Bagikan:

JAKARTA – Sejarah hari ini, 56 tahun yang lalu, 11 Agustus 1966, Indonesia sepakat rujuk kembali dengan Malaysia. Peristiwa itu ditandai dengan penandatanganan dokumen rujuk antara Pejabat Presiden Indonesia, Soeharto dan Perdana Menteri Malaysia, Tun Abdul Razak.

Sebelumnya, Indonesia dan Malaysia sempat bermusuhan. Semuanya karena Soekarno mengumandangkan seruan konfrontasi ‘Ganyang Malaysia’. Ia menganggap pembentukan Negara Federasi Malaysia sebagai proyek Neokolonialisme Inggris.

Penjajahan Inggris di tanah Malaya (Malaysia) punya sejarah panjang. Negeri Britania Raya sudah menjajah Malaysia sejak pertengahan abad ke-18. Namun, penjajahan itu berakhir pada 8 Februari 1956. Inggris menghibahkan kemerdekaan kepada Malaysia.

Nyatanya, Inggris tak pergi begitu saja. Bak pemilik boneka, Inggris merencanakan pembentukan Negeri Federasi Malaysia yang menggabungkan persekutuan tanah Melayu: Singapura, Sarawak, Brunei. Agenda itu pun ditentang oleh Soekarno. Ia menganggap pembentukan itu adalah akal-akal Inggris. Proyek kolonialisme, katanya.

Presiden Soeharto saat menerima kunjungan Perdana Menteri Malaysia, Tun Abdul Razak di Istana Merdeka Jakarta pada 5 Mei 1972. (Perpusnas)

Soekarno khawatir kawasan Malaya akan jadi pangkalan militer Barat di Asia Tenggara. Pangkalan tersebut dikhawatirkan dapat mengganggu stabilitas di kawasan Asia Tenggara. Tiap ada kesempatan Soekarno mulai membakar semangat rakyat untuk berjuang bersama pemerintah melawan boneka Inggris. Gerakan ‘Ganyang Malaysia’ pun digulirkan. Langkah Indonesia dalam menentang diikuti pula oleh negara lainnya. Filipina, misalnya.

“Hubungan Indonesia dengan negara-negara Barat setelah 1963 terus memburuk, terutama karena kelahiran Malaysia yang dicurigai Soekarno sebagai ‘boneka Nekolim’ untuk melawan Indonesia.
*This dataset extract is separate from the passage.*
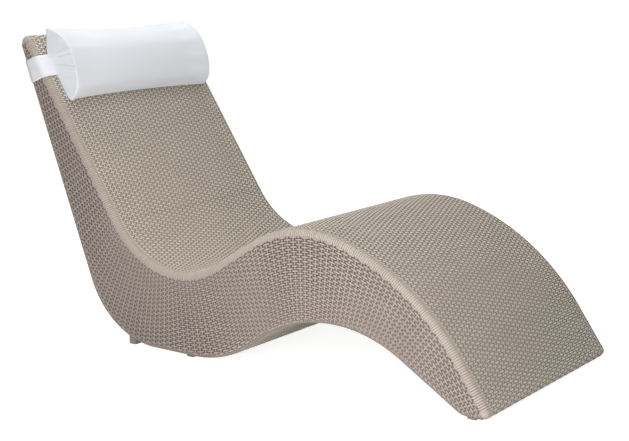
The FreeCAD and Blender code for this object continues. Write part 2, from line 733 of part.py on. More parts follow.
def band_turn(extra):
    """The elastic's line round one edge of the back face, at a distance outside its inner face."""
    edge_y, radius = size("body_width") / 2, gap + extra
    return plane_points([(edge_y + radius, size("strap_side_reach")), (edge_y + radius, 0),
                         (edge_y + radius * slant, -radius * slant), (edge_y, -radius)])


def band_line(extra):
    """The whole line, from the right side round the back to the left side."""
    reach, side_end, corner, back_end = band_turn(extra)
    mirrored = [FreeCAD.Vector(-point.x, point.y, 0) for point in (reach, side_end, corner, back_end)]
    return [Part.LineSegment(mirrored[0], mirrored[1]), Part.Arc(*mirrored[1:]),
            Part.LineSegment(mirrored[3], back_end), Part.Arc(back_end, corner, side_end),
            Part.LineSegment(side_end, reach)], mirrored[0], reach


elastic = new_body("strap_elastic")
inner_line, inner_right, inner_left = band_line(0)
outer_line, outer_right, outer_left = band_line(strap_thick)
band_ends = [Part.LineSegment(inner_right, outer_right), Part.LineSegment(inner_left, outer_left)]
section = new_sketch(elastic, "section", inner_line + outer_line + band_ends, role="YZ_Plane")
pad(elastic, section, "sizes.strap_width", symmetric=False)
elastic.Placement = strap_frame
keep("strap_elastic", elastic)

document.recompute()
for thing in document.Objects:
    if "Invalid" in thing.State or "Error" in thing.State:
        raise ValueError("failed: " + thing.Label)
os.makedirs("parts", exist_ok=True)
for node in nodes:
    if node.Shape.isNull() or not node.Shape.isValid():
        raise ValueError("bad shape: " + node.Label)
    node.Shape.exportStep("parts/" + node.Label + ".step")
print(len(nodes), "nodes")
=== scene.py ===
import math

import bpy
import numpy as np
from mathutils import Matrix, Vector


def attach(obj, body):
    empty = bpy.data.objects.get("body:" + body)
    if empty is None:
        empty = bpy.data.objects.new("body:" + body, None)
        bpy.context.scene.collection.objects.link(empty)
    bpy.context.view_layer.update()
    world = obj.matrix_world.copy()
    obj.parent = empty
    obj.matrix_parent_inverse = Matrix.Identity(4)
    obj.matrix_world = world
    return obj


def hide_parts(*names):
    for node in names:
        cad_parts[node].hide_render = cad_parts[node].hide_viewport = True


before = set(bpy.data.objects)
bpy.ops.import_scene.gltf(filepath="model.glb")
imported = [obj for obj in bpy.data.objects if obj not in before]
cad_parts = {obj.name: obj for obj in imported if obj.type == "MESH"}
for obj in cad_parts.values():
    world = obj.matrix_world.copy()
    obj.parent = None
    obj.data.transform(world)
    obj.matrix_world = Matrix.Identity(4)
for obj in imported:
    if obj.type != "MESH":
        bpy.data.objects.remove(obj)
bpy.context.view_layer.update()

# Looks of a woven spa lounger with a half-round head pillow. All sizes are in metres. +X runs
# towards the foot end, +Z is up, and the lounger's right side, at -Y, is near the camera.

MM = 0.001
SEED = 41
TINY = 1e-12
BODY_HALF = 350 * MM  # half the width over the weave

# ---- camera

CAMERA_PLACE = (2.3569, -3.2075, 1.1395)
CAMERA_LOOK = (-0.57558, 0.79515, -0.19096)
CAMERA_LENS = 77.88
CAMERA_SENSOR = 36
CAMERA_CLIP = (0.1, 100)
camera = bpy.data.objects.new("camera", bpy.data.cameras.new("camera"))
bpy.context.scene.collection.objects.link(camera)
camera.location = CAMERA_PLACE
camera.rotation_mode = "QUATERNION"
camera.rotation_quaternion = Vector(CAMERA_LOOK).to_track_quat("-Z", "Y")
camera.data.lens = CAMERA_LENS
camera.data.sensor_width = CAMERA_SENSOR
camera.data.clip_start, camera.data.clip_end = CAMERA_CLIP
bpy.context.scene.camera = camera

# ---- shader maths


class Wire:
    """A node's output, or a plain number or colour, that takes part in shader maths."""

    def __init__(self, nodes, value):
        self.nodes = nodes
        self.value = value

    def math(self, operation, *others):
        return self.nodes.add("ShaderNodeMath", {"operation": operation}, self, *others)

    def __add__(self, other):
        return self.math("ADD", other)

    __radd__ = __add__

    def __sub__(self, other):
        return self.math("SUBTRACT", other)

    def __rsub__(self, other):
        return self.nodes.add("ShaderNodeMath", {"operation": "SUBTRACT"}, other, self)

    def __mul__(self, other):
        return self.math("MULTIPLY", other)

    __rmul__ = __mul__

    def __pow__(self, other):
        return self.math("POWER", other)

    def sine(self):
        return self.math("SINE")

    def absolute(self):
        return self.math("ABSOLUTE")

    def kept(self):
        """The same number, held between 0 and 1."""
        return self.nodes.add("ShaderNodeClamp", {}, self)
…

Soekarno pun melancarkan politik konfrontasi untuk menghancurkan Malaysia. Untuk mendukung dan melaksanakan kebijakannya, ia membentuk KOGAM, Komando Ganyang Malaysia, yang diketuainya sendiri.”
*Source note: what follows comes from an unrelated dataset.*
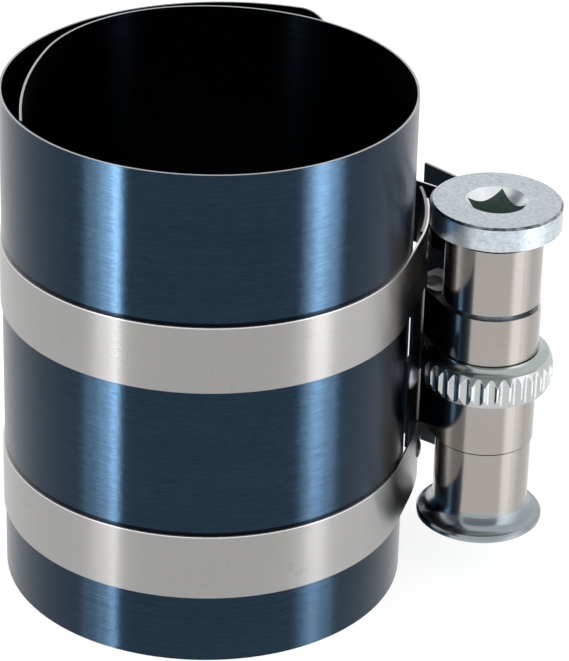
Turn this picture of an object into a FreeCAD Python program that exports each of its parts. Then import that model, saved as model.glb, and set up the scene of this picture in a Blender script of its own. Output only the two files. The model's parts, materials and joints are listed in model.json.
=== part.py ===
import FreeCAD, Part
import math
import os

# Piston ring compressor: a spiral-wound spring-steel sleeve, two steel straps around it, and a
# ratchet spindle that winds the straps in. Millimetres, +Z up. The origin is the centre of the
# sleeve's bottom opening.

# Sleeve sheet
sleeve_height = 80.0
sleeve_radius = 30.8
sheet_thickness = 0.35
overlap_start = 150.0
overlap_step = 3.5
overlap_end = 62.8
outer_corner_radius = 5.0
flap_start = 95.0
flap_bend_tighter = 5.65
flap_bend_end = 163.0
flap_tip_radius = 65.0
flap_tip_turn = 22.6
inner_corner_radius = 1.5

# Straps
strap_width = 10.55
strap_thickness = 0.3
strap_bottom_z = 11.1
strap_pitch = 34.65
sheet_edge_bend = 8.0
strap_tail_angle = 3.0
strap_end_wrap = 2.0

# Spindle axis and turned sizes
spindle_offset = 12.4
spindle_y = 1.2
coil_radius = 7.45
coil_half_turns = 8
coil_turn_gap = 0.04
coil_drum_gap = 0.05
strap_run_gap = 0.1
edge_gap = 0.1
shoulder_drop = 0.2
head_radius = 10.0
head_thickness = 3.8
head_neck = 1.55
head_chamfer = 0.35
socket_square = 6.4
socket_angle = 30.4
socket_depth = 12.0
countersink_radius = 4.7
countersink_depth = 1.6
shank_end_radius = 4.4

# Foot flange
foot_radius = 9.8
foot_rim = 1.15
foot_height = 3.8
foot_throat_radius = 7.2
foot_rim_round = 0.3
foot_flare_mid_run = 0.3
foot_flare_mid_rise = 0.32

# Ratchet wheel
wheel_radius = 10.17
wheel_tooth_height = 5.1
wheel_cone_height = 1.0
wheel_cone_radius = 7.95
wheel_cone_base = 9.3
wheel_cone_mid_run = 0.35
wheel_cone_mid_rise = 0.4
wheel_end_chamfer = 0.6
wheel_end_bevel = 1.5
tooth_count = 32
tooth_flute_depth = 0.52
tooth_land = 0.16
wheel_pin_radius = 1.0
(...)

“Tema Ganyang Malaysia ia kobarkan di setiap sanubari rakyat Indonesia dari Sabang sampai Merauke. Bahkan, tatkala kekuasaannya terus dipreteli oleh Angkatan Darat pascaG30S/PKI, obsesi Soekarno untuk menghancurkan Malaysia tetap menggebu-gebu. Nyaris tidak pernah dalam pidatonya Soekarno tidak menyinggung politik konfrontasinya itu dengan tujuan untuk membakar terus semangat, sekaligus meminta dukungan rakyat Indonesia,” ungkap Tjipta Lesmana dalam buku Dari Soekarno sampai SBY (2009).
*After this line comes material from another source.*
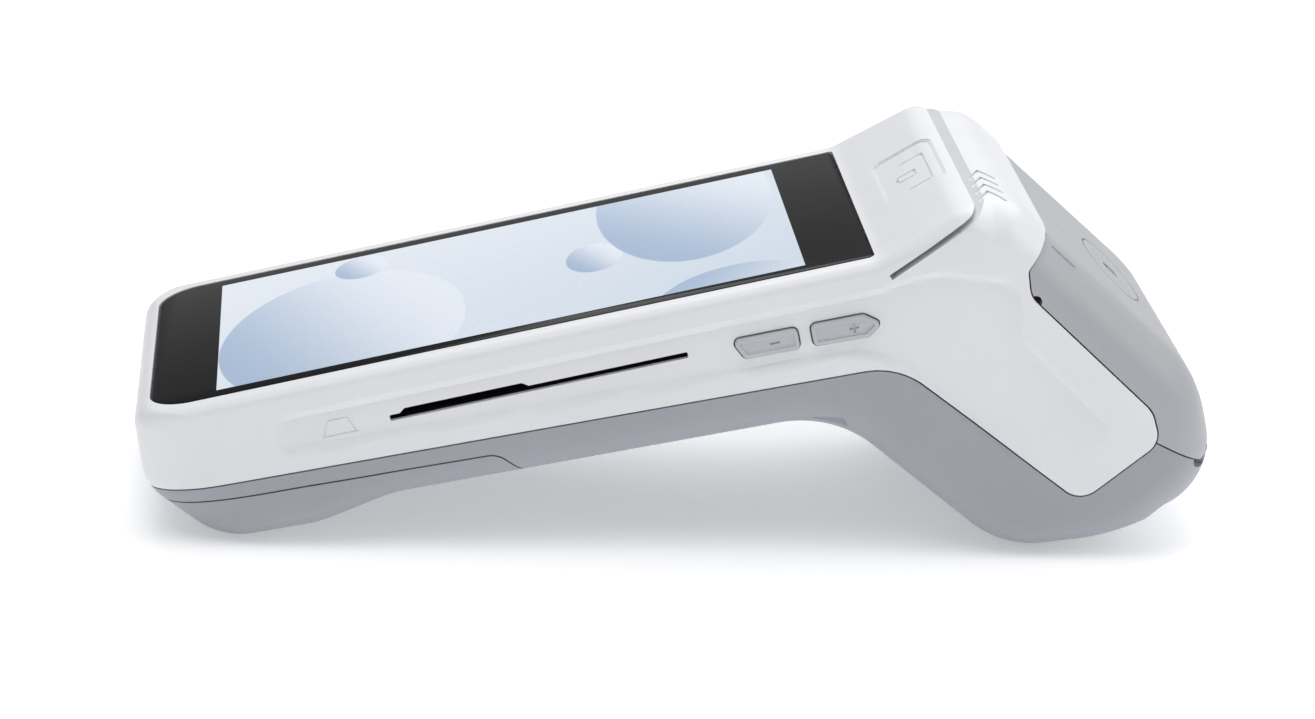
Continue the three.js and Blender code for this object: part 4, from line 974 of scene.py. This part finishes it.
# ---- Carried-over CAD nodes ----
LOOKS = [
    (STEEL, [
        "hinge_pin_near", "hinge_pin_far", "lcd_panel", "shield_can_1", "shield_can_2", "coin_cell",
        "usb_port", "magstripe_head", "magstripe_spring", "head_spring_near", "head_spring_far",
        "tear_bar", "platen_shaft", "printer_frame", "stepper_motor",
        *[f"housing_screw_{k}" for k in range(1, 7)],
    ]),
    (ALLOY, ["mid_frame", "heat_sink"]),
    (RUBBER, ["front_foot_near", "front_foot_far", "rear_foot_near", "rear_foot_far", "platen_roller"]),
    (BOARD, ["main_board", "side_key_board", "power_key_board"]),
    (BLACK_PLASTIC, ["card_reader", "loudspeaker", "print_head", "paper_bay"]),
    (BRASS, ["card_contacts", "contactless_antenna", "motor_pinion"]),
    (NYLON, ["platen_gear", "idler_gear"]),
    (WRAP, ["battery_pack"]),
]
for look, names in LOOKS:
    for name in names:
        painted(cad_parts[name], look)


# ---- Setting ----
def area_light(name, place, target, size, power):
    """A soft rectangular light, aimed at a target."""
    data = bpy.data.lights.new(name, "AREA")
    data.shape = "RECTANGLE"
    data.size, data.size_y = size
    data.energy = power
    obj = bpy.data.objects.new(name, data)
    obj.location = place
    obj.rotation_euler = (Vector(target) - Vector(place)).to_track_quat("-Z", "Y").to_euler()
    bpy.context.scene.collection.objects.link(obj)


def pale_floor():
    """A plain floor, a little lit by itself so that it stays near white."""
    half = 3.0
    corners = [(-half, -half, 0), (half, -half, 0), (half, half, 0), (-half, half, 0)]
    obj = new_object("floor", corners, [(0, 1, 2, 3)], standing=False)
    m = Nodes("floor")
    cloud = m.ranged(m.noise(3, 3), 0.3, 0.7, 0.0, 1.0)
    m.set(Base_Color=m.mix(cloud, colour(250, 250, 251), colour(247, 247, 249)))
    m.set(Roughness=0.75, Emission_Color=(1.0, 1.0, 1.0, 1.0), Emission_Strength=0.3)
    return painted(obj, m.material)


pale_floor()
area_light("key", (-0.2, -0.22, 1.1), (0, 0, 0.03), (0.9, 0.9), 6.2)
area_light("back", (0.25, 0.75, 0.85), (0, 0, 0.04), (1.2, 0.8), 7.2)
area_light("front_fill", (0.25, -1.3, 0.35), (0, 0, 0.03), (1.0, 0.5), 0.5)
area_light("head_side", (0.95, -0.12, 0.6), (0.06, 0, 0.04), (0.6, 0.6), 2.6)
world = bpy.data.worlds.new("studio")
world.use_nodes = True
background = world.node_tree.nodes["Background"]
background.inputs["Color"].default_value = (1.0, 1.0, 1.0, 1.0)
background.inputs["Strength"].default_value = 0.28
bpy.context.scene.world = world
bpy.context.scene.view_settings.view_transform = "Standard"

CAMERA_PLACE = Vector((-0.07464, -0.77640, 0.29343))
CAMERA_FORWARD = Vector((0.08854, 0.94155, -0.32502)).normalized()
CAMERA_UP = Vector((-0.01768, 0.32773, 0.94461))
camera_data = bpy.data.cameras.new("camera")
camera_data.lens, camera_data.sensor_width = 116.4, 36.0
camera_data.clip_start = 0.01
camera = bpy.data.objects.new("camera", camera_data)
right = CAMERA_FORWARD.cross(CAMERA_UP).normalized()
upright = right.cross(CAMERA_FORWARD)
axes = Matrix((right, upright, -CAMERA_FORWARD)).transposed()
camera.matrix_world = Matrix.Translation(CAMERA_PLACE) @ axes.to_4x4()
bpy.context.scene.collection.objects.link(camera)
bpy.context.scene.camera = camera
Hubungan antara Indonesia dan Malaysia mulai dinormalisasi ketika 1966. Masa-masa di saat kekuasaan Soekarno mulai melemah. Pejabat Presiden Soeharto pun memimpin upaya rujuk kembali Indonesia dan Malaysia.

Aksi demonstrasi Ganyang Malaysia di Jakarta. (Wikimedia Commons)

Puncaknya, Soeharto berjumpa dengan Tun Abdul Razak di Bangkok pada 11 Agustus 1966. Pertemuan itu menandakan kembalinya hubungan baik antara Malaysia dan Indonesia. Pun sekaligus akhir dari narasi konfrontasi: Ganyang Malaysia.

“Pada bulan April dan Mei dimulai sebuah upaya memperbaiki hubungan dengan Malaysia. Di Bangkok, kemudian terjalin kesepakatan antara Adam Malik dengan Tun Abdul Razak. Apa yang tidak dipikirkan oleh Soeharto adalah peristiwa ini menimbulkan kritikan yang tajam di dalam negeri, terutama dari Soekarmo yang terus gencar menyuarakan antinekolim.”

“Takut kebijakannya akan digunakan untuk menyerang posisinya, Soeharto memutuskan untuk menunda pelaksanaan perjanjian hingga akhirnya benar-benar terlaksana pada 11 Agustus,” terang A. Yogaswara dalam buku Biografi Dari Pada Soeharto (2007).